*Data for the task*.
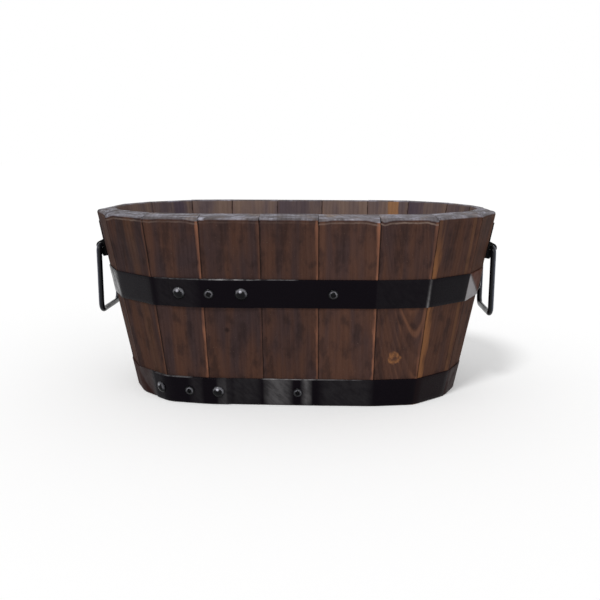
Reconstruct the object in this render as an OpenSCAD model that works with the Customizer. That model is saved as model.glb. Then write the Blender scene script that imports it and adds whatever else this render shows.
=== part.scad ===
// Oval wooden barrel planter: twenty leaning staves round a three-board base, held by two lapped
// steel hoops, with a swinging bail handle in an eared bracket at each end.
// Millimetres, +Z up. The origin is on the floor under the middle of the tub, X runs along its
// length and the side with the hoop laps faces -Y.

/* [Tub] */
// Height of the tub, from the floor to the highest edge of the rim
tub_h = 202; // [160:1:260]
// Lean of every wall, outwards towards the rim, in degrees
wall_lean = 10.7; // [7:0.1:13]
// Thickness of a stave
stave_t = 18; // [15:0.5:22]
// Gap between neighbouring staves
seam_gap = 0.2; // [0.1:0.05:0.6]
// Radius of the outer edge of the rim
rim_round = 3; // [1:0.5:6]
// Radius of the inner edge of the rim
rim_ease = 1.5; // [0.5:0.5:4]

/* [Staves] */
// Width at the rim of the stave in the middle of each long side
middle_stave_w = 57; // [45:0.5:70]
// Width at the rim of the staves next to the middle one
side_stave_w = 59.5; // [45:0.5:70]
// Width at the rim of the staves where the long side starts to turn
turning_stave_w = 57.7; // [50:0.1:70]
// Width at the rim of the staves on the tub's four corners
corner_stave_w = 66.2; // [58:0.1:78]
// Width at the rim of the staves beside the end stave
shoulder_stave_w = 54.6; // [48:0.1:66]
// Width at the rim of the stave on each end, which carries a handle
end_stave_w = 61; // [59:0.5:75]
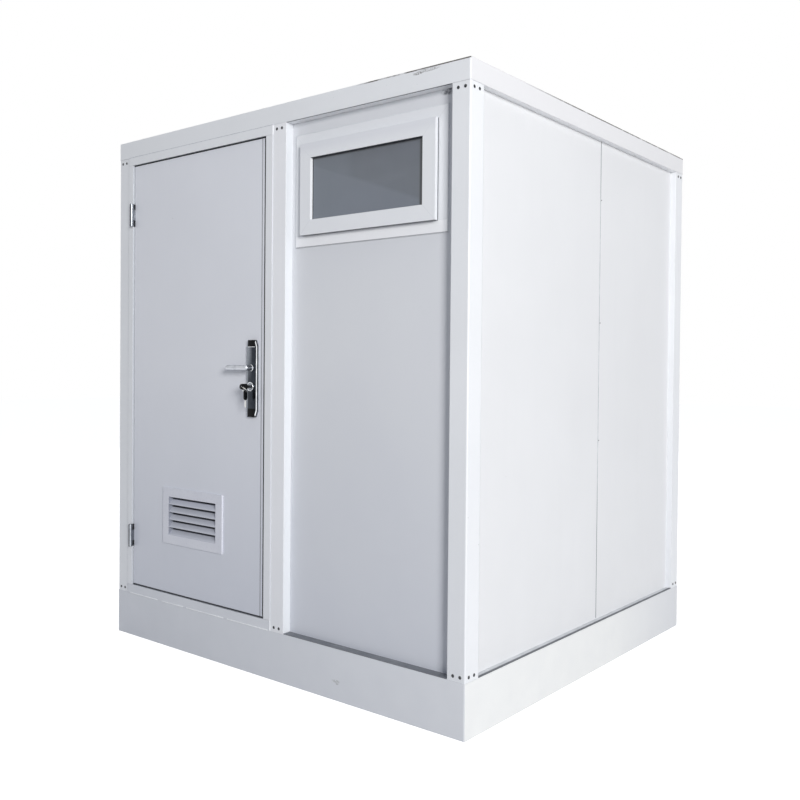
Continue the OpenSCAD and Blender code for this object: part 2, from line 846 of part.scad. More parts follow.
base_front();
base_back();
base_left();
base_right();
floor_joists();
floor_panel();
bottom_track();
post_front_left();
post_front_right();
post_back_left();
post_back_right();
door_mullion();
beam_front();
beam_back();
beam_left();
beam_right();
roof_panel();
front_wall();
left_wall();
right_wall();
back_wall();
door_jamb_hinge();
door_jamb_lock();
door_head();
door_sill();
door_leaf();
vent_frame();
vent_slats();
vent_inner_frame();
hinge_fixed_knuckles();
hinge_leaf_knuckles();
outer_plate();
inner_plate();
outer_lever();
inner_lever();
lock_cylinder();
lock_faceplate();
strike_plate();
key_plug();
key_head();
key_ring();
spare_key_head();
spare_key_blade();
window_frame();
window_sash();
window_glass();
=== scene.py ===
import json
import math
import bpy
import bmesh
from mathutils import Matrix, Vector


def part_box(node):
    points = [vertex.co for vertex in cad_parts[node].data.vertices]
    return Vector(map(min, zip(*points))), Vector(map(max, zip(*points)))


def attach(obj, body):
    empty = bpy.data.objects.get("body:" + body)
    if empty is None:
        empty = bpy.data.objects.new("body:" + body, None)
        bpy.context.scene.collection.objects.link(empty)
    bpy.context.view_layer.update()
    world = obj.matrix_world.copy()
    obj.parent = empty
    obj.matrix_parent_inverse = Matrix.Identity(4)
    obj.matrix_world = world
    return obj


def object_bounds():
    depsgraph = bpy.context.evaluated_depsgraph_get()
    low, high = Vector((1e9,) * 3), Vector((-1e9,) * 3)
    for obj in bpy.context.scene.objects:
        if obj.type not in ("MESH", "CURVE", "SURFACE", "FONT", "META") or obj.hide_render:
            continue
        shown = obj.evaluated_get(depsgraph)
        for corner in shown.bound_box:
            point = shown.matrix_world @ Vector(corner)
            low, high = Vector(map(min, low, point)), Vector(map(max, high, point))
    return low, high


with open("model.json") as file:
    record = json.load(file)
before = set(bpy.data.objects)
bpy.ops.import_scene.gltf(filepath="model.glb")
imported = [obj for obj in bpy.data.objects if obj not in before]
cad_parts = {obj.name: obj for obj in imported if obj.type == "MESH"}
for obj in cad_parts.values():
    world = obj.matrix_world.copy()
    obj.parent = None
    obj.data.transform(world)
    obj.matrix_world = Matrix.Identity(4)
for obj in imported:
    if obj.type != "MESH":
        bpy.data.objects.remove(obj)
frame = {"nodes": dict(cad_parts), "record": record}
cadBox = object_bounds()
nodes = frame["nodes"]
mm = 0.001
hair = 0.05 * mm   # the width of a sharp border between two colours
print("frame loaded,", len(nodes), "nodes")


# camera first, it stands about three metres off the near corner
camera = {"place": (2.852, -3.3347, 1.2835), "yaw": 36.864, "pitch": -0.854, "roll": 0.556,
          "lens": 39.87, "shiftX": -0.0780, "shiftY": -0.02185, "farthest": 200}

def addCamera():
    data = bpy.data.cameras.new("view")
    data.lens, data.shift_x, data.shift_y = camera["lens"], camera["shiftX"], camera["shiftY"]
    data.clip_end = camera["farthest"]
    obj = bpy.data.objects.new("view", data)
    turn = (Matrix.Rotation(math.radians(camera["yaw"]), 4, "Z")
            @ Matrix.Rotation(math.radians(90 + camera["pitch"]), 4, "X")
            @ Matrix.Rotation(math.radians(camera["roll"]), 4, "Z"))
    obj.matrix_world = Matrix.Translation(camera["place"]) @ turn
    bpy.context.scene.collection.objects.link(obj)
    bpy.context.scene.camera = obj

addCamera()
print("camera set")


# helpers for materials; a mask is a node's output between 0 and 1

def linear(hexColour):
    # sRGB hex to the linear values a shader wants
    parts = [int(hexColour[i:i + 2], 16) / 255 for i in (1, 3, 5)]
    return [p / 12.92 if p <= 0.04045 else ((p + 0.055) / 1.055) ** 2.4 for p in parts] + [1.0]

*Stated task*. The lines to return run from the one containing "vent_slats();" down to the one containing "bpy.data.objects.remove(obj)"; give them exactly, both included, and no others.

*Final result*.
vent_slats();
vent_inner_frame();
hinge_fixed_knuckles();
hinge_leaf_knuckles();
outer_plate();
inner_plate();
outer_lever();
inner_lever();
lock_cylinder();
lock_faceplate();
strike_plate();
key_plug();
key_head();
key_ring();
spare_key_head();
spare_key_blade();
window_frame();
window_sash();
window_glass();
=== scene.py ===
import json
import math
import bpy
import bmesh
from mathutils import Matrix, Vector


def part_box(node):
    points = [vertex.co for vertex in cad_parts[node].data.vertices]
    return Vector(map(min, zip(*points))), Vector(map(max, zip(*points)))


def attach(obj, body):
    empty = bpy.data.objects.get("body:" + body)
    if empty is None:
        empty = bpy.data.objects.new("body:" + body, None)
        bpy.context.scene.collection.objects.link(empty)
    bpy.context.view_layer.update()
    world = obj.matrix_world.copy()
    obj.parent = empty
    obj.matrix_parent_inverse = Matrix.Identity(4)
    obj.matrix_world = world
    return obj


def object_bounds():
    depsgraph = bpy.context.evaluated_depsgraph_get()
    low, high = Vector((1e9,) * 3), Vector((-1e9,) * 3)
    for obj in bpy.context.scene.objects:
        if obj.type not in ("MESH", "CURVE", "SURFACE", "FONT", "META") or obj.hide_render:
            continue
        shown = obj.evaluated_get(depsgraph)
        for corner in shown.bound_box:
            point = shown.matrix_world @ Vector(corner)
            low, high = Vector(map(min, low, point)), Vector(map(max, high, point))
    return low, high


with open("model.json") as file:
    record = json.load(file)
before = set(bpy.data.objects)
bpy.ops.import_scene.gltf(filepath="model.glb")
imported = [obj for obj in bpy.data.objects if obj not in before]
cad_parts = {obj.name: obj for obj in imported if obj.type == "MESH"}
for obj in cad_parts.values():
    world = obj.matrix_world.copy()
    obj.parent = None
    obj.data.transform(world)
    obj.matrix_world = Matrix.Identity(4)
for obj in imported:
    if obj.type != "MESH":
        bpy.data.objects.remove(obj)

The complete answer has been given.